Between Birmingham and Cheltenham and I am trying to remind myself that this is only a football match. In the grand scheme of things it means nothing really, but sadly my own personal grand scheme has this club at its margins, a constant simultaneous plot-line. In my life Doncaster Rovers are my equivalent of Friends’ Ross and Rachel, always going on and occasionally like today, all that there is. So although it may only be a sport in which I play no physical part it does play a part in me and what has shaped me and so I am allowed to feel as I do now; unnecessarily yet genuinely sick.
All this pontificating is ended as the train carriage is filled with the opening bars of Marvin Gaye’s ‘Lets Get it On’ and a middle aged bespectacled white man seated with his family answers his phone with a thick brummy “Yo’ll roit mite”.
People often suggest that football has become detached from its working class routes. That the original social and local values of the game from the backs of terraced houses to the vast terraced football grounds have been lost in the age of the multi-million pound hyperbole of the Premier League. Sitting on a bench eating a pastrami ciabatta whilst taking in a jazz marquee on the flush central green of Cheltenham its hard to disagree with that school of thought.
Whilst the industrial football lands of Halifax and Mansfield have dropped, towns like Cheltenham and Wycombe have risen. Cheltenham, since the moment I got off the train has not felt like a football town. Walking past rows of pastel coloured Georgian houses through a street of wine bars and coffee shops to this flower bed strewn square I have passed others in red and white hoops, but none have been Rovers shirts. Instead they are the preppie rugby jerseys of the high couture shopping bag carrying middle classes. For want of a better word Cheltenham is too, well, too nice.

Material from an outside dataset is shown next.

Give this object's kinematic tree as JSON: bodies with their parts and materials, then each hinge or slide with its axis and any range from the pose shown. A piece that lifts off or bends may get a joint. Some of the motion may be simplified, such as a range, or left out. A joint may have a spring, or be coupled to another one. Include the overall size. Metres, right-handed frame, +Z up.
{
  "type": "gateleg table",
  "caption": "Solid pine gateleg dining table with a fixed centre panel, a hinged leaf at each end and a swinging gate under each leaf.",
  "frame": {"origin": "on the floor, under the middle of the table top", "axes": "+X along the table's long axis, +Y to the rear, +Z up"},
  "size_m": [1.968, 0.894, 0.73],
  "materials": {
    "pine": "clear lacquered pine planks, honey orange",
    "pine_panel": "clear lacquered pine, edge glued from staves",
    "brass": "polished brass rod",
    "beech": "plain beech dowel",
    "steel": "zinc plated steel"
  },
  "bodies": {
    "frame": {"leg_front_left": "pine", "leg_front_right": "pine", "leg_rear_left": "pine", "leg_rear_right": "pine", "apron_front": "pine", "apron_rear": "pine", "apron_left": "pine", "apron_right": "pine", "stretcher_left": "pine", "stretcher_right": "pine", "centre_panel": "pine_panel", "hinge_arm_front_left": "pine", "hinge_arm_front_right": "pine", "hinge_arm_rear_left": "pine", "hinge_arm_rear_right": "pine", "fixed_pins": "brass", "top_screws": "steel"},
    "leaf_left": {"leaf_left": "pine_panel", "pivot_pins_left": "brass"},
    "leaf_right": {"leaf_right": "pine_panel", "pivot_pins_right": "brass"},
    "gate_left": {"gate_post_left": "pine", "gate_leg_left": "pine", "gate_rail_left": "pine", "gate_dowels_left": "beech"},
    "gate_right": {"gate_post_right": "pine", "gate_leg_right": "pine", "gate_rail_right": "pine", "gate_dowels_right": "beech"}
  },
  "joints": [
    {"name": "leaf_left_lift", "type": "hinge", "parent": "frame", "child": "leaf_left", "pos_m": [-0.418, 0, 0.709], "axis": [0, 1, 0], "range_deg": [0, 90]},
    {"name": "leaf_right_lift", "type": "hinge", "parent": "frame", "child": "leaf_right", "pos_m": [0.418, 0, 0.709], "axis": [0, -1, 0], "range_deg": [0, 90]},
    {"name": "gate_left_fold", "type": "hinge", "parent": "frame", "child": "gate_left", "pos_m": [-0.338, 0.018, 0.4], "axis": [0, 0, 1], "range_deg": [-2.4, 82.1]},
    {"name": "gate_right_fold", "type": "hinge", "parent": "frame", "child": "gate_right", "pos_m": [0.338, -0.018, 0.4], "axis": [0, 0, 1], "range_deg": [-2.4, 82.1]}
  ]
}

“There’ll be some twists and turns this afternoon” says the guy behind me in Varsity on Cheltenham High Street. I can only agree, as right now the majority of those movements are in my intestines. I’m feeling decidedly queasy and that’s by no means anything to do with the half pint of Wye Valley ale I’ve thus far drunk. At the bar a lad in an Aston Villa shirt unfolds the paper and takes a seat.
“Lot of police outside,” he says; “Yeah, its Cheltenham’s last game” replies the barman. “Oh right, I thought it was for this,” says the Villa fan and he points towards the television screen above the bar which is showing the Manchester United, West Ham match. This is the sort of general footballing ignorance the Premiership has created. His entire matchday experience will be forever played out on that bar stool.
It sounds patronising to describe Cheltenham’s ground as twee, but I challenge you to find a better adjective for Whaddon Road. Out in the suburbs, opposite a park and flanked by hedges and a bowling green; if this is not twee then I’m confident of promotion. I’m here this early because I couldn’t stay away any longer. I needed to be here to quell the nerves and use familiar stimuli to remind myself it is just a game of football. Seeing just another green football pitch with the usual fluorescent clad stewards and your every day football pie smells reaffirms this in my mind and the emptiness leaves my stomach.
After an hour of comparative calm the emptiness and general nervousness returns ten minutes before kick-off. Despite the bright warm sunshine I find myself rubbing my hands together and shifting my sleeves as if it were the middle of winter. If I was in a police line-up right now I would be prime suspect. The ground is now full; red and white in every section as the two sets of fans slowly edge up the atmosphere. The Rovers fans to my left are loud and confident, Cheltenham to my right seem more on edge. Both ends of the ground are confusingly armed in case a game of Its a Knockout breaks out; the Rovers fans bouncing balloons and beach balls around whilst the home fans are blurred by inflatable noise makers.
Half time is a more subdued affair. Cheltenham lead. The nerves are long gone now and instead I find myself slumped against my plastic chair gazing at the field in front looking for hope amongst the grass and dead balloons. No such problems for the old guy next to me who has begun making himself a cup of tea, pulling from his rucksack, a flask, a spoon, some sugar, a jar of coffee-mate and also a china mug. Meticulous but strangely calming; you can take the folk out of Yorkshire…
“So, do you know the way to Southend?” a Rovers fan asks the driver as he boards the coach for the trip back north. Rovers have failed, but not for want of trying with a relentless second half onslaught. All that remains is this sort of melancholy humour, the same streak of a smile that had the away end singing ‘We’re Going to Wembley’ as the Rovers players trudged off the field.
The nerves left at kick-off and for the second half it was simply a stand-up sit-down barrage of yells and sighs. Through all the excitement and the end to end action I could not help but notice the old guy in the seat next to me. As Rovers flitted between chance and chance and all around him was up and gesticulating and yelling toward the field, the old fella simply reached inside his bag and rummaged around for another mint humbug. There’s nowt as strange as folk.
“What was the score mate?” one of the kids on the bench asks the passing Cheltenham fans.
“No, to Cheltenham”
“Awesome, they stayed up. Were they any good?” asks another kid on the bench.
“They were brilliant,” replies the Cheltenham fan, before turning to his mate, “So yeah as I was saying if you switch your account there, then you get a 0% balance transfer…”
Sometimes you feel good results are wasted on some people. Seriously, how can anyone think of banking at a time like this? When your team has suffered as crushing a blow as we have I want to come out of a ground and walk down rain-sodden industrial back-lanes. Passing rich folk enjoying a lazy evening beer in a sun-drenched square to the sounds of a saxophone just isn’t what football is supposed to be about. Its been a surreal afternoon, endured in the most un football like of backdrops.